Even today little is known about Luigi Moretti, brother of Federico Moretti, one of the leading contributors to the story of the guitar in the early Nineteenth Century. The biographical notes about him are scarce. The fact that he was the brother of Federico can be clearly deduced from the frontispiece of one of his works.

We still have no information about his birth place or of his supposed residence in Naples in the first years of his life. On the contrary, he probably spent the first years of the Nineteenth Century in Milan or somewhere else in northern Italy; this presumption is based on the fact that he actively composed for some Milanese publishers, mainly Giovanni Ricordi, but also Antonio Monzino and Luigi Scotti, up to at least 1812 or 1814. The only documentation upon which we can reasonably rely to illuminate his career are his surviving works.

Following the publishing chronology of these works, we can roughly trace the movements of his musical life. From the perusal of some Parisian editions, starting from around 1830, we can deduce that Luigi Moretti subsequently moved to France, like many other contemporary Italian composers. He remained for a certain length of time in Gascony, as is indicated by the phrase "y Gascon" found in some of his printed works. The appellations of Count, Knight and Commendatore found on his publications suggest his noble descent, and of course of his brother Federico as well. In fact, Luigi boasted the title of "Commendatore of the Order of S.Stefano from Tuscany" and of "Knight of the Order of Charles III". He was likewise a member of the "Illustrious Academic Philharmonic from Bologna".
He was the dedicatee of the Variations Op.112 for guitar of Mauro Giuliani and of a Fantasia for guitar Op. 1 of Giuditta Frotta.

Looking in more detail at his instrumental works (little more than a dozen compositions in all), we can say that he had an interest in chamber music for the guitar: there are in fact several compositions for the violin or flute and guitar, such as the Gran Bretagna Duet Op.9, and the Duets Op.17 and 18; for more unusual instrumental ensembles he wrote two Trios Op.13 and 14, for guitar, violin and horn, and an important Quintet Op.16, for guitar, two violins, horn and cello.
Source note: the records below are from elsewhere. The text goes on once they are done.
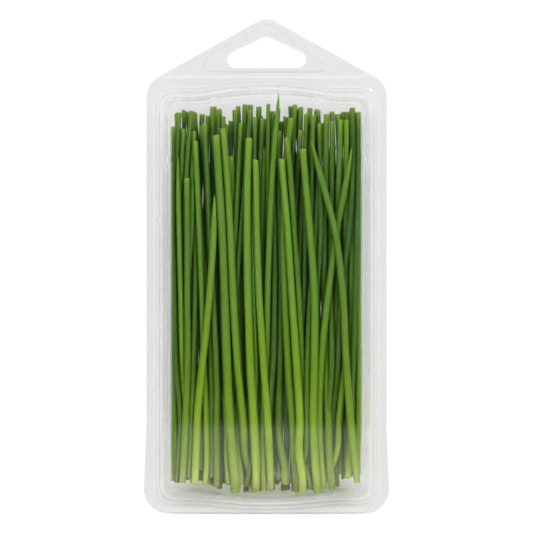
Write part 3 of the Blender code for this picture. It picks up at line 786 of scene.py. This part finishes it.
# x at each lead height, foot and top end, radius, depth under the lid in layers, and what it has
LEAD_HEIGHTS = (-95.0, -55.0, -15.0, 25.0, 65.0)
LEADS = (
    (-39.2, -39.2, -37.9, -36.6, -38.2, -91.0, 65.8, 1.29, 2.4, ""),
    (-36.6, -34.5, -33.9, -34.0, -34.8, -92.8, 37.9, 1.47, 0.3, ""),
    (-36.0, -36.0, -37.0, -39.4, -38.6, -92.0, 46.9, 1.26, 1.0, "tip"),
    (-33.0, -32.6, -33.0, -33.9, -35.6, -92.6, 57.6, 1.49, 1.4, ""),
    (-31.3, -29.6, -24.4, -21.5, -23.0, -93.6, 30.6, 1.63, 0.0, "tip"),
    (-26.6, -25.3, -27.9, -30.9, -31.7, -93.8, 53.8, 1.29, 1.3, ""),
    (-25.7, -25.3, -25.7, -26.0, -27.9, -94.2, 60.6, 1.75, 2.2, ""),
    (-22.9, -23.1, -23.6, -23.6, -23.1, -95.0, 69.2, 1.61, 3.3, ""),
    (-13.9, -16.9, -17.6, -19.3, -22.3, -97.4, 56.4, 1.78, 0.2, ""),
    (-3.9, -12.2, -14.6, -15.9, -19.3, -97.6, 59.4, 1.59, 0.6, ""),
    (-10.3, -11.1, -12.2, -13.9, -16.7, -94.1, 47.4, 1.61, 1.6, ""),
    (-4.3, -5.8, -8.1, -8.6, -6.9, -96.6, 55.1, 1.72, 0.2, "sheath"),
    (2.1, -0.2, -3.6, -4.7, -5.6, -96.2, 45.6, 1.47, 0.5, "sheath"),
    (-2.1, -1.9, -2.1, -1.5, -0.4, -97.2, 50.8, 1.67, 2.0, ""),
    (0.6, 0.4, 0.6, 1.3, 4.2, -96.9, 74.2, 1.44, 1.2, "tip"),
    (6.9, 4.3, 6.6, 5.6, 4.7, -94.0, 58.1, 1.59, 2.2, ""),
    (15.0, 9.9, 7.7, 6.4, 9.9, -97.8, 64.1, 1.59, 1.1, "sheath"),
    (18.0, 14.4, 11.1, 8.5, 6.0, -97.0, 46.1, 1.68, 0.3, ""),
    (16.7, 16.3, 13.9, 11.1, 7.3, -95.6, 55.1, 1.36, 1.3, ""),
    (19.5, 21.1, 21.2, 17.9, 14.4, -97.2, 50.4, 1.68, 0.2, ""),
    (39.6, 34.9, 32.1, 26.3, 16.7, -93.2, 54.2, 1.54, 0.0, "tip and sheath"),
    (18.6, 20.2, 23.2, 27.6, 33.4, -95.8, 52.5, 1.75, 3.0, ""),
    (21.4, 21.8, 27.9, 35.8, 40.0, -95.9, 51.2, 1.43, 1.0, "tip"),
    (23.4, 28.0, 30.0, 31.3, 32.6, -96.2, 63.2, 1.67, 1.9, "sheath"),
    (33.9, 32.1, 31.3, 30.4, 29.6, -92.1, 65.8, 1.49, 4.0, ""),
    (27.0, 32.6, 33.9, 34.3, 35.0, -93.2, 63.2, 1.38, 2.1, ""),
    (36.0, 37.7, 36.4, 36.9, 36.4, -91.1, 61.5, 1.29, 2.4, ""),
    (38.6, 39.1, 39.2, 39.2, 38.6, -92.0, 66.6, 1.29, 2.4, ""),
)


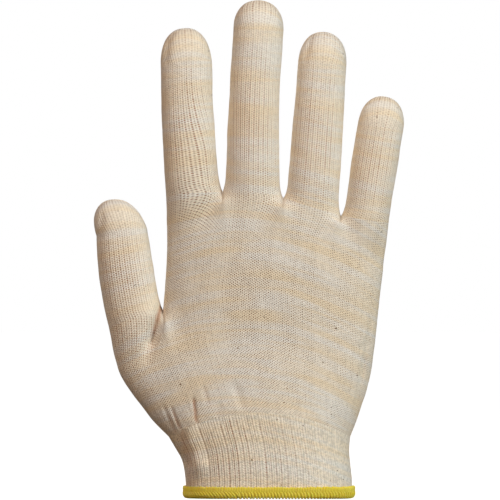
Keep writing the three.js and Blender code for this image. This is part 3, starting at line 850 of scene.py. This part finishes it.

Worth mentioning are also the Duets for two guitars, without opus number, published by Ricordi at 1810, and Six Cavatine Op.21, for soprano and guitar, which is the work with the latest opus number among Moretti's extant compositions.
For solo guitar Moretti published the Variations Op.7 and 8, and the interesting Sonata Op.11. He transcribed also many airs arias from Italian and other operas for voice and guitar or solo guitar, some of which were published by Ricordi around 1810, others are in manuscript in several libraries. Moretti also published some Duets for guitar and piano and a Corrente (no opus number) for guitar and some works for piano and for voice and piano with the publisher Giovanni Pacini of Paris.

(Transl. M. Penny)

Works of L. Moretti

  1. Op. 2, GRAN SONATA (guitar)
  2. Op. 7, VARIAZIONI (guitar)
  3. Op. 8, VARIAZIONI (guitar)
  4. Op. 9, GRAN DUETTO (violin & guitar)
  5. Op. 10, TRE DUETTI FACILI (2 guitars)
  6. Op. 11, DUETTO (violin & guitar)
  7. Op. 12, TRE DUETTI (2 guitars)
  8. Op. 13, TRIO (violin, horn/v.llo e guitar)
  9. Op. 14, TRIO (violin, cello & guitar)
  10. Op. 15, TRIO (violin, violoncello e guitar)
  11. Op. 16, QUINTETTO (2 violins, viola, cello & guitar)
  12. Op. 17, DUETTO (flauto & guitar)
  13. Op. 18, DUETTO (violin & guitar)
  14. Op. 21, SEI CAVATINE (voice & guitar)
  15. CORRENTE (guitar)
  16. DUETTO (guitar & pianoforte)
  17. DUETTO (guitar & pianoforte)
  18. DUETTO CONCERTATO (two guitars)
  19. GRAN DUETTO CONCERTATO (violin & guitar)
  20. OUVERTURE (guitar)
  21. OUVERTURE (2 guitars)
  22. RIDUZIONE D'OPERA (voice & guitar)
  23. VARIAZIONI (guitar)
  24. VARIAZIONI (guitar)

Bibliographic notes

Franco Poselli, "Federico Moretti e il suo ruolo nella storia della chitarra" in il Fronimo IV, p. 11-19.